There is also a leadership angle. Network and infrastructure leaders need to set expectations early: AI in the network is there to reduce manual toil, free up time for design and strategy, and improve resilience. It is not there to replace engineers or to let the organisation ignore investment in skills.
I think it helps to say explicitly: “We want you to use these tools, but we also want you to keep your troubleshooting skills sharp. Automation is here to support you, not to deskill you.”
Practical steps to work with AI in enterprise networking
If you are planning or already running AI-driven networking platforms, a few practical habits can make the experience more balanced.
Start small and transparent. Use AI to make recommendations in a limited area first, such as wireless optimisation for a single campus. Review its suggestions in detail, and let engineers comment, correct, and add notes. Capture those comments so future decisions are better informed.
Build simple rules for when AI suggestions must be escalated. For example, any change that touches security policy, external connectivity, or regulatory controls should probably go through a human review, even if the AI system, whether it is Cisco’s AgenticOps or Extreme’s Service AI Agent, is confident in its recommendation.

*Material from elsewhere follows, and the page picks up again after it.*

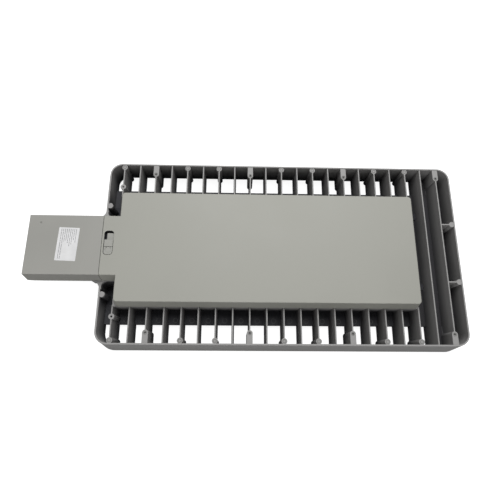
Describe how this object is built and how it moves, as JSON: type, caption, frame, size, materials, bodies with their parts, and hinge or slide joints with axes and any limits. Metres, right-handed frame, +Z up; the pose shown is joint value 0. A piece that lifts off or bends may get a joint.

Invest in training that covers both AI concepts and traditional networking. People need to understand what AI is good at, where it can fail, and how bias or incomplete data might affect recommendations. At the same time, they still need to know how to read routing tables, interpret logs, and design resilient architectures.
And finally, keep talking about the human role. AI will become a central part of enterprise networking, from automation and predictive analytics to agentic operations. That trajectory seems clear. What is still in our hands is how we collaborate with these systems and how we keep engineering judgement at the centre of critical decisions.
If we get that balance right, AI in enterprise networking becomes less of a threat and more of a quiet partner that helps the network do what it should always have done: support the business reliably, without demanding all of your attention every single day.